— start of Data shown —

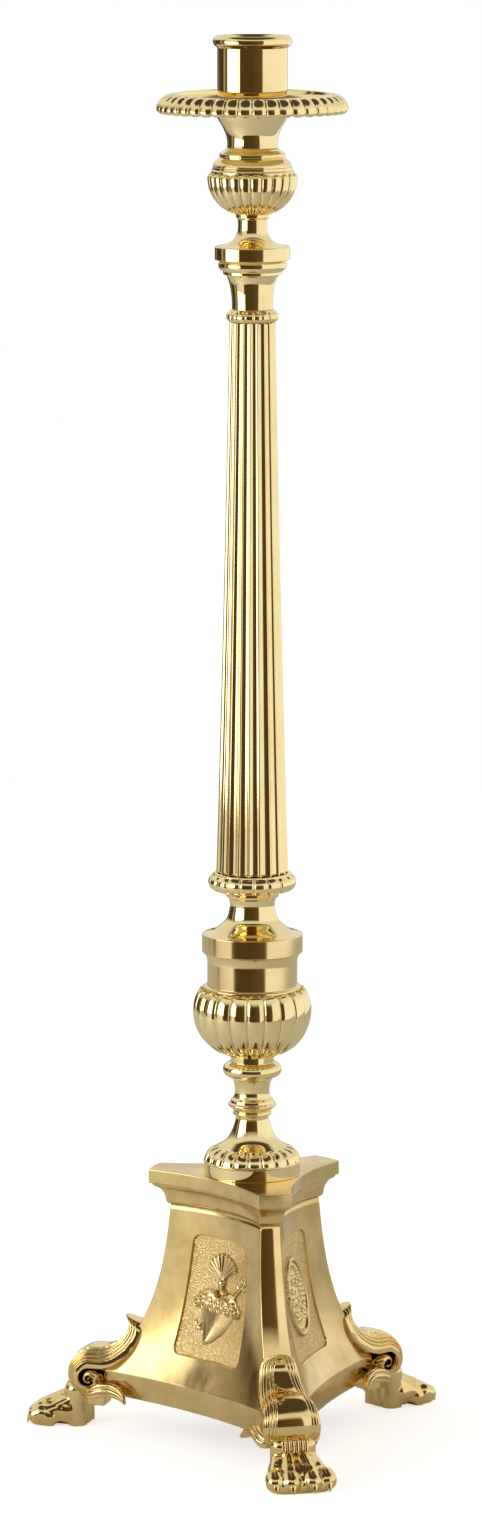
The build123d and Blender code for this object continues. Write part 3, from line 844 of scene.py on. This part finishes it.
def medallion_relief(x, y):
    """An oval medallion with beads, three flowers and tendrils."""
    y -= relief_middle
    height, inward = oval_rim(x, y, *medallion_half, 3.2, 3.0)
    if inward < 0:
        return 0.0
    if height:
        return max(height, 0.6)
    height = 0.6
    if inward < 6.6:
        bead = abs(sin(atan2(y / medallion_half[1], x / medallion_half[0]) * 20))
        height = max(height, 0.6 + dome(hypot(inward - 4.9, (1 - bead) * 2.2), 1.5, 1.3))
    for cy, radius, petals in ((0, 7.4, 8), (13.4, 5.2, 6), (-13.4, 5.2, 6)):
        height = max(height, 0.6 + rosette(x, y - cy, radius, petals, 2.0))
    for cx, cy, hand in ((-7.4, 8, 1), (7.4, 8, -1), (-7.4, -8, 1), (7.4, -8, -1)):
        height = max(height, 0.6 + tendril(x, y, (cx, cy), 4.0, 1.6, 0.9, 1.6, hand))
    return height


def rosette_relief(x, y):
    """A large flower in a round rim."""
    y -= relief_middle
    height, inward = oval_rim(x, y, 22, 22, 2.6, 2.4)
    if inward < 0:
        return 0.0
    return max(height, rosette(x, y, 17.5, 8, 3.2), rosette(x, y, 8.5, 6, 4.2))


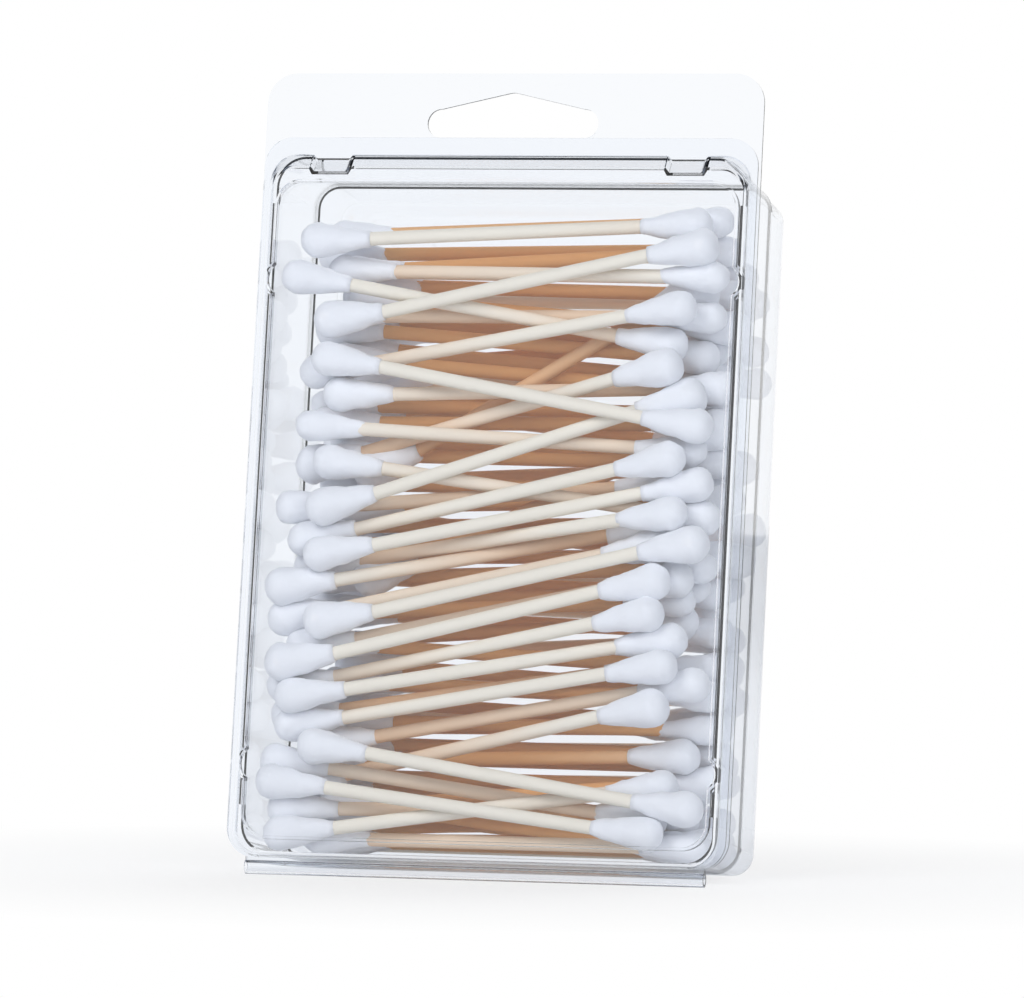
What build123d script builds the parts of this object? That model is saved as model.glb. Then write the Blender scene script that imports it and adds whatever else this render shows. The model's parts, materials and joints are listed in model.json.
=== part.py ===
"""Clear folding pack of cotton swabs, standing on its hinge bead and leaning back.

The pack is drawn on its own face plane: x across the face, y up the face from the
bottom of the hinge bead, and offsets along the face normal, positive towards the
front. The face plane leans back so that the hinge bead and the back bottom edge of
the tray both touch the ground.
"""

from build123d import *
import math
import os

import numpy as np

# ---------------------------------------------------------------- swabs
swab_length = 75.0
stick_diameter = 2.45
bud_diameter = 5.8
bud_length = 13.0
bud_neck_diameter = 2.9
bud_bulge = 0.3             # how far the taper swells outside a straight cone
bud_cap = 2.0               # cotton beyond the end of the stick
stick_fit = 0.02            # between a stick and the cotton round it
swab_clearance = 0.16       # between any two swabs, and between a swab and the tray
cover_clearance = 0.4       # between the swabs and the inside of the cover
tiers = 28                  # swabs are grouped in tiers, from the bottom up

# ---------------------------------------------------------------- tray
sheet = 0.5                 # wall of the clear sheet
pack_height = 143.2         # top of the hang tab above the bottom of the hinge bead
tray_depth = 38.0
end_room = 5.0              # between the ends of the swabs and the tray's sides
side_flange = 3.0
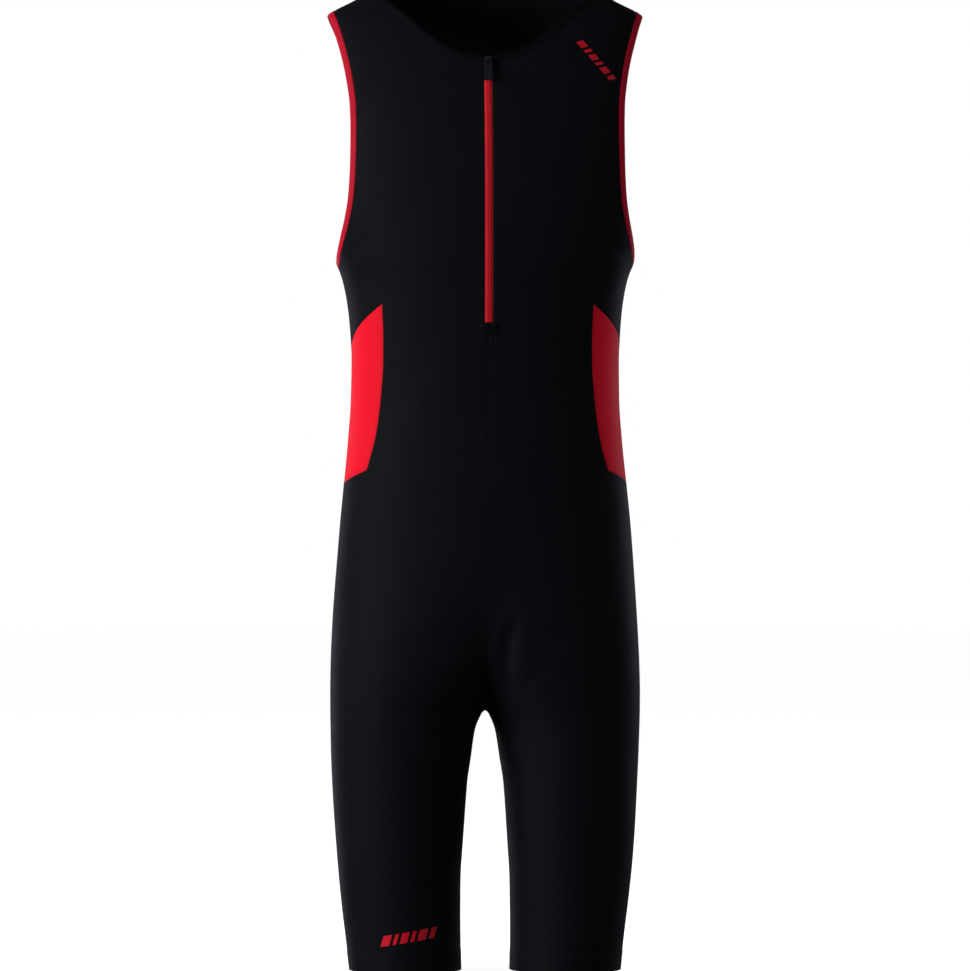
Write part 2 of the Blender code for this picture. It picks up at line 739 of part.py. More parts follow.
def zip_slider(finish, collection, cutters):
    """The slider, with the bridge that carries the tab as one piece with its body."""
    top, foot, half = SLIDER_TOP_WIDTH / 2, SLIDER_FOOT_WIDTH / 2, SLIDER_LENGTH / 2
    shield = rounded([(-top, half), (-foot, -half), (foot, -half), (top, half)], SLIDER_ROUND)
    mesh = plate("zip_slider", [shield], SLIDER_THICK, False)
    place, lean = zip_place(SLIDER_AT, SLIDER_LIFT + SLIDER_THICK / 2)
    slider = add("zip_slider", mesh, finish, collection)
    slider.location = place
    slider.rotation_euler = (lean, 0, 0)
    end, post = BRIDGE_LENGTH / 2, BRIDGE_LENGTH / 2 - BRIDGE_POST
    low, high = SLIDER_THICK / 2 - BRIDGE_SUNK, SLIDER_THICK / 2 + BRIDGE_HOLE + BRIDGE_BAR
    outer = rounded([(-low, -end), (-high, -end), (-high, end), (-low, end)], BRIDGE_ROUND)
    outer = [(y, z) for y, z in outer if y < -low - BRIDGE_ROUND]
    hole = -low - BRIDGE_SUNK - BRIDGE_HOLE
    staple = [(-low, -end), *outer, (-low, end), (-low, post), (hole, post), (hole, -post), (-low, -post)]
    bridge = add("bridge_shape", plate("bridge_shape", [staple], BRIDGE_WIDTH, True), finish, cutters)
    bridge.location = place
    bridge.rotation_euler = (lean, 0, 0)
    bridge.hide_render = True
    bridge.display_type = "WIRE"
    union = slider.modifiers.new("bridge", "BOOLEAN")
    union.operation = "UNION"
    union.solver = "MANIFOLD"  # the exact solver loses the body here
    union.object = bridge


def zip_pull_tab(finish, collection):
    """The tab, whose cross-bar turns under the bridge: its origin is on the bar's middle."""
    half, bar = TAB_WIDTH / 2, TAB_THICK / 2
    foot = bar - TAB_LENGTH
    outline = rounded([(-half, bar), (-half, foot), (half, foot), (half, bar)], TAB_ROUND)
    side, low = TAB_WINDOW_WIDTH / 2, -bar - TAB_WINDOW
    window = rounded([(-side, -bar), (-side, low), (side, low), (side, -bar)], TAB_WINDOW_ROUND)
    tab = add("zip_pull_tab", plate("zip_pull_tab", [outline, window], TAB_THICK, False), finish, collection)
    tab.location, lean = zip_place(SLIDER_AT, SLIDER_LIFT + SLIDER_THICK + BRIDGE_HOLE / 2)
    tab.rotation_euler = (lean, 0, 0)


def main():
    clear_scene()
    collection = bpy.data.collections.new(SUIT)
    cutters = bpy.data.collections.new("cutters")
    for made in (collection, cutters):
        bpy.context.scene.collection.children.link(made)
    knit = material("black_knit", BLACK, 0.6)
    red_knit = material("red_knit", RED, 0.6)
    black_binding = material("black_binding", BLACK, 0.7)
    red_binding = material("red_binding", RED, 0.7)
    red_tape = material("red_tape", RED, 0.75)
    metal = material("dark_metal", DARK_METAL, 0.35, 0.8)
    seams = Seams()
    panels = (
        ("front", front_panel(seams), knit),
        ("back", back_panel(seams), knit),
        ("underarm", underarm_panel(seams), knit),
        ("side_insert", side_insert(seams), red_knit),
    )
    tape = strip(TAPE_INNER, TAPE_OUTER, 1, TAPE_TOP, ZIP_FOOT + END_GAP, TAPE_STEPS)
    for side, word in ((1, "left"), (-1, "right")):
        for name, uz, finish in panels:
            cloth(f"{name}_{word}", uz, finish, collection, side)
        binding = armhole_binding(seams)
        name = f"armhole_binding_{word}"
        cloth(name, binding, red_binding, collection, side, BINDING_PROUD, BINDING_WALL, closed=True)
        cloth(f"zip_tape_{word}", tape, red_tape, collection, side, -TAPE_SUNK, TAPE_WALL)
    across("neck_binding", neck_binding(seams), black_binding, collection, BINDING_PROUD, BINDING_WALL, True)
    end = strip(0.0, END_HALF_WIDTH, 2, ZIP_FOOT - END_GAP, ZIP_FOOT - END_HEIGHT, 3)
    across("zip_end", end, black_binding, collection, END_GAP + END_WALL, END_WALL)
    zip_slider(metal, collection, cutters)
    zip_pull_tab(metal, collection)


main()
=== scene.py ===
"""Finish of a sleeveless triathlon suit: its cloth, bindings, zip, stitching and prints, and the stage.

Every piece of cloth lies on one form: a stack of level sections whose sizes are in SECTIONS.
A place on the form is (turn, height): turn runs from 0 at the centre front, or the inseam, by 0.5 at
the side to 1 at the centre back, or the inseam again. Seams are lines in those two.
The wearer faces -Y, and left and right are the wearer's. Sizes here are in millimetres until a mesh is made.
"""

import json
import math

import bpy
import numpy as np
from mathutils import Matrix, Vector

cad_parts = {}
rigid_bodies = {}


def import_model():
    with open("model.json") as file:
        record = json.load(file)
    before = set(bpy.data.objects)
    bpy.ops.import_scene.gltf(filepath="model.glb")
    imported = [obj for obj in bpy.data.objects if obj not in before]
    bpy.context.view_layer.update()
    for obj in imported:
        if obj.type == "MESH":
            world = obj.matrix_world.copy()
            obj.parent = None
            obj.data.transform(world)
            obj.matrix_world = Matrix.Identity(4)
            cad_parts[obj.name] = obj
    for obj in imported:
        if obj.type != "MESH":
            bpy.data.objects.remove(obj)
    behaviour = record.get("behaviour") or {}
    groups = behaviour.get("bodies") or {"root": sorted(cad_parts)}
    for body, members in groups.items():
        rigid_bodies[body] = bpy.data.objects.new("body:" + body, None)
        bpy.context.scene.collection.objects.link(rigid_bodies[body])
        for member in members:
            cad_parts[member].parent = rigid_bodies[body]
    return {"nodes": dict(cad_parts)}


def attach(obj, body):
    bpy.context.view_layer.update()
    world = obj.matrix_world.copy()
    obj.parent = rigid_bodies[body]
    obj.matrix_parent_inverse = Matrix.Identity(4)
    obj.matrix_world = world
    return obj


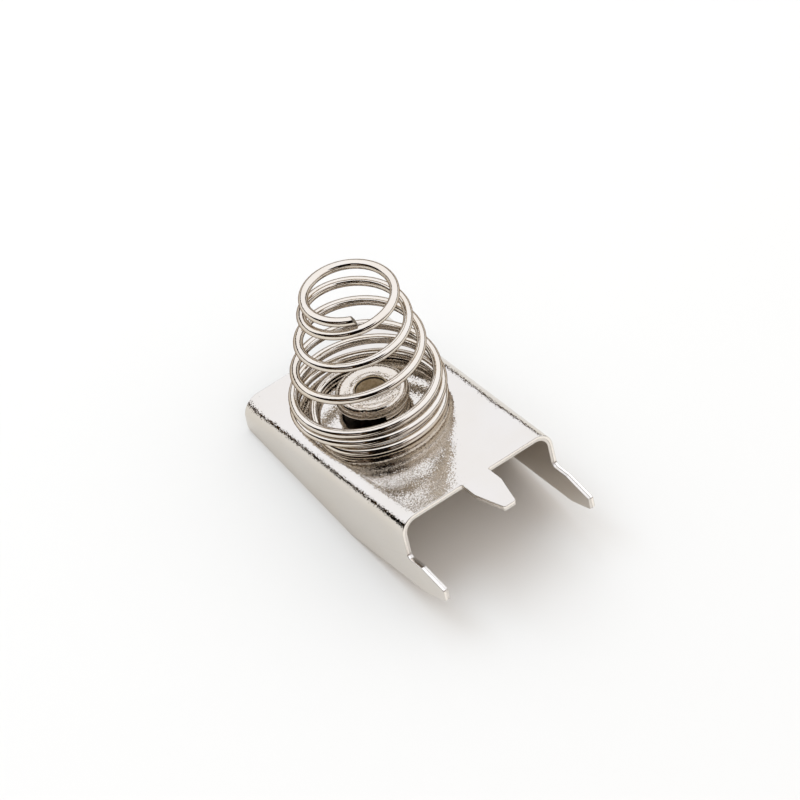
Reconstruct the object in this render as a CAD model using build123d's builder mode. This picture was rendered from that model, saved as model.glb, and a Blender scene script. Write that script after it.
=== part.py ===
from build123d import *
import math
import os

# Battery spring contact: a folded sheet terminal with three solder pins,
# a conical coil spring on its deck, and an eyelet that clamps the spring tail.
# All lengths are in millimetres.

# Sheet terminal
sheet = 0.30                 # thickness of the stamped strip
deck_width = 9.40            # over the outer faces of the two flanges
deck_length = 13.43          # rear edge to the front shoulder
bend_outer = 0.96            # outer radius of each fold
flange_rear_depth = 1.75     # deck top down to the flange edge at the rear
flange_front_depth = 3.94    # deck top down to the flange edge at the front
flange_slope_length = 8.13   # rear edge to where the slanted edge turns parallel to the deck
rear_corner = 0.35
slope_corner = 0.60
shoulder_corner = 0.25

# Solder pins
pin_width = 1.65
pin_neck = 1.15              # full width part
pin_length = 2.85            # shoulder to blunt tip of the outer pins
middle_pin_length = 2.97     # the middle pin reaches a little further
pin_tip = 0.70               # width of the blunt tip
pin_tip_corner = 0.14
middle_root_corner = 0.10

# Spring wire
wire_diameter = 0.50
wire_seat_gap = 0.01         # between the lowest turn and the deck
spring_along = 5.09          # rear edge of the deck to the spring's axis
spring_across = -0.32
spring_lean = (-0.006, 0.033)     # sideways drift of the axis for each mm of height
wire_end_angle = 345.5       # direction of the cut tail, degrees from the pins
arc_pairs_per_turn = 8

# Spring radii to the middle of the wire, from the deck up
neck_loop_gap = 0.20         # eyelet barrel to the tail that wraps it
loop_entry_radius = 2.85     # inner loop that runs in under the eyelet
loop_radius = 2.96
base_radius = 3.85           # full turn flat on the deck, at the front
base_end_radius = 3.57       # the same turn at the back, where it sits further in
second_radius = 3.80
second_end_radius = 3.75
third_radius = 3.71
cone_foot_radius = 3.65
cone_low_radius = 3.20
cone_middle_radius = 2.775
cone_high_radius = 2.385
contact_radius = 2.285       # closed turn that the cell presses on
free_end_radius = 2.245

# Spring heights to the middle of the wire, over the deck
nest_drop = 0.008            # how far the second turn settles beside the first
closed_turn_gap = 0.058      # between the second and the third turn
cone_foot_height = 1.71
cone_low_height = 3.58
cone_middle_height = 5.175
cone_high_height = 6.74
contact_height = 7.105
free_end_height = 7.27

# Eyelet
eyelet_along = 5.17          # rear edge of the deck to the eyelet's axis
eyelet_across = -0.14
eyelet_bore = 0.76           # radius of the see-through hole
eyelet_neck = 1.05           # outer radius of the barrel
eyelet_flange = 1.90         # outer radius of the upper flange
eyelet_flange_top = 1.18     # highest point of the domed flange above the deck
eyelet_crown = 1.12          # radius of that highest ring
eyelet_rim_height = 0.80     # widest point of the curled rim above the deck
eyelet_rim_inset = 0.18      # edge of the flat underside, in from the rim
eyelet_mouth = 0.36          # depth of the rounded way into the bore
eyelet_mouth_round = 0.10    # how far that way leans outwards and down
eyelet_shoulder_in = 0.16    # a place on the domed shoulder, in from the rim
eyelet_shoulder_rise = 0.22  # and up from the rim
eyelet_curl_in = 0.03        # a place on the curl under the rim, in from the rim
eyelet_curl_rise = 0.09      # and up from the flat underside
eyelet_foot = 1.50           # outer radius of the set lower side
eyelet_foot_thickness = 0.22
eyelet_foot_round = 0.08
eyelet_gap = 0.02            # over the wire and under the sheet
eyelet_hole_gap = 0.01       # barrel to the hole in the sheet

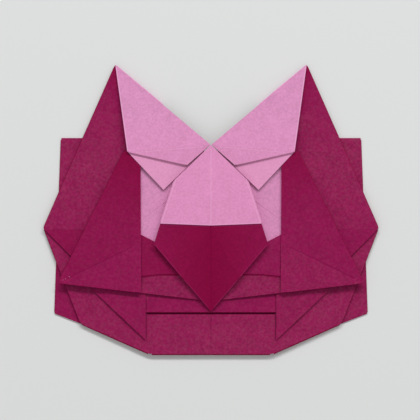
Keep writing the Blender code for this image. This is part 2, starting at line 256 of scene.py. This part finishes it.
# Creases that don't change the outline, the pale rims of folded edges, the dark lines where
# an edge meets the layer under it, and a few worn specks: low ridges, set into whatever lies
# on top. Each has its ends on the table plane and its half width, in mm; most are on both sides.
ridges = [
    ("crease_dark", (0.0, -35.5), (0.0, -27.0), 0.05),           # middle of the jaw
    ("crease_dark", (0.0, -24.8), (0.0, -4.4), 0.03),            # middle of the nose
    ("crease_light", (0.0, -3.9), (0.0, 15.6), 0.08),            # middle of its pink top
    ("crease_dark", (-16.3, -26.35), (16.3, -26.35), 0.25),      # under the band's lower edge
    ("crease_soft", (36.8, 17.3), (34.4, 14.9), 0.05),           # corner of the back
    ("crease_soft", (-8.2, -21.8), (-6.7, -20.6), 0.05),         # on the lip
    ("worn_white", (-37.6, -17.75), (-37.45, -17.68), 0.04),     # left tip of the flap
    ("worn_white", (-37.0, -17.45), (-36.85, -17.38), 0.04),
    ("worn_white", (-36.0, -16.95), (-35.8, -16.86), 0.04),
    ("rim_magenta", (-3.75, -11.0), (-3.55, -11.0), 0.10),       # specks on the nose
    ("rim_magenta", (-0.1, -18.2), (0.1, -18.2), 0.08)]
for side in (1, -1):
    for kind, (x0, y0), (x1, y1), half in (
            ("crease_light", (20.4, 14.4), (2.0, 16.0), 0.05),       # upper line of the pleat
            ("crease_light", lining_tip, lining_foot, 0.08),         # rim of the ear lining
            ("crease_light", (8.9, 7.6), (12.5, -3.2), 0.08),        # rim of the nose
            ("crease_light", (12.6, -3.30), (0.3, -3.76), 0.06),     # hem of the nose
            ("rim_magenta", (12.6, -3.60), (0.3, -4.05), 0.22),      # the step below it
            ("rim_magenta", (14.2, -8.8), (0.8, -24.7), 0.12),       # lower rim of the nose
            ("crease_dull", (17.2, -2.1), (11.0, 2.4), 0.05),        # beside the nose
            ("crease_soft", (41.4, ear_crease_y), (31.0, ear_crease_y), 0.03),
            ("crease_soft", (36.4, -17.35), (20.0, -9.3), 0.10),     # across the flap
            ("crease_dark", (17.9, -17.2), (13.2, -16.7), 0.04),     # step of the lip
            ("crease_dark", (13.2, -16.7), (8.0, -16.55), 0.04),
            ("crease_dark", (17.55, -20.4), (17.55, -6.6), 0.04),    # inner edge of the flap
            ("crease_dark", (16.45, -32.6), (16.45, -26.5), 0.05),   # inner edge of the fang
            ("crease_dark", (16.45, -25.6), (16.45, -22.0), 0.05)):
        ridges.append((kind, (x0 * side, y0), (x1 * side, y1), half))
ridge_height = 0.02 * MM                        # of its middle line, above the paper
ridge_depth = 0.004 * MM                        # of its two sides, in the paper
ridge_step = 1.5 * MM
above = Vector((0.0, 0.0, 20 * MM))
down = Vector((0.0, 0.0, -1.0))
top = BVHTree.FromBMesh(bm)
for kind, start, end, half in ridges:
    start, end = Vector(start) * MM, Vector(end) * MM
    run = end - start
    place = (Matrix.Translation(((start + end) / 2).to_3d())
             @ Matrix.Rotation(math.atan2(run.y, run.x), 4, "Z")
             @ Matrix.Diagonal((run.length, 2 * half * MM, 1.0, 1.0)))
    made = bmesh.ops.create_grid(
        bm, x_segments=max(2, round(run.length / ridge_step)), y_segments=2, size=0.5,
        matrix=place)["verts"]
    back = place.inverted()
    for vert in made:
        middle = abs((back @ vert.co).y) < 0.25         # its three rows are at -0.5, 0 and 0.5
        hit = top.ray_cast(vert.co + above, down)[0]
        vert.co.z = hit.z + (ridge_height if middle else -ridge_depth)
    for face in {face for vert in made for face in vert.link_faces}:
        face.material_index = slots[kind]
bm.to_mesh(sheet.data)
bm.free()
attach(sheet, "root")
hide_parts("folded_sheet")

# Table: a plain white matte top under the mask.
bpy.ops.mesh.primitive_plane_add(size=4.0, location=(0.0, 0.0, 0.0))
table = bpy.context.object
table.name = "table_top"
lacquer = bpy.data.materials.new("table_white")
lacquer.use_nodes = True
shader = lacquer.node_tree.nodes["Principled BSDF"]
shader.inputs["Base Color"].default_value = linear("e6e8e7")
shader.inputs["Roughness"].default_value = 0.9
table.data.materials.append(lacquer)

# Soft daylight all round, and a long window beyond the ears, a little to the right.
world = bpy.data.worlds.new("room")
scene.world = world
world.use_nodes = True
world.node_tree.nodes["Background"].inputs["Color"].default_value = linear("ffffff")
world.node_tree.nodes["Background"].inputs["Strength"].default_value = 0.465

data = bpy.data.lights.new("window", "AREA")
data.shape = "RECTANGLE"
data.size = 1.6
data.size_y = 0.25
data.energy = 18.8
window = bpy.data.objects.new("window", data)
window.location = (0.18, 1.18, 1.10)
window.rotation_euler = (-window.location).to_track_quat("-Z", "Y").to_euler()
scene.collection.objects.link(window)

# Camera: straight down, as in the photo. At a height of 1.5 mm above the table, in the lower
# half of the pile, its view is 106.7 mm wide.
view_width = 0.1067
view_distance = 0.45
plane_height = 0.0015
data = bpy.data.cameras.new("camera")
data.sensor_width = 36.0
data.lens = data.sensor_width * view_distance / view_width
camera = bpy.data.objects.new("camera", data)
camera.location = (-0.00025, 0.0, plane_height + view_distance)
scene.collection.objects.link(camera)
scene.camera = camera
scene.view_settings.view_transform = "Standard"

— end of Data shown —

What is required: Exactly and exclusively, reproduce the lines that start at the line containing "END_GAP + END_WALL, END_WALL)" and end at the line containing "record = json.load(file)", inclusive of both.

Solution for this exercise:
    across("zip_end", end, black_binding, collection, END_GAP + END_WALL, END_WALL)
    zip_slider(metal, collection, cutters)
    zip_pull_tab(metal, collection)


main()
=== scene.py ===
"""Finish of a sleeveless triathlon suit: its cloth, bindings, zip, stitching and prints, and the stage.

Every piece of cloth lies on one form: a stack of level sections whose sizes are in SECTIONS.
A place on the form is (turn, height): turn runs from 0 at the centre front, or the inseam, by 0.5 at
the side to 1 at the centre back, or the inseam again. Seams are lines in those two.
The wearer faces -Y, and left and right are the wearer's. Sizes here are in millimetres until a mesh is made.
"""

import json
import math

import bpy
import numpy as np
from mathutils import Matrix, Vector

cad_parts = {}
rigid_bodies = {}


def import_model():
    with open("model.json") as file:
        record = json.load(file)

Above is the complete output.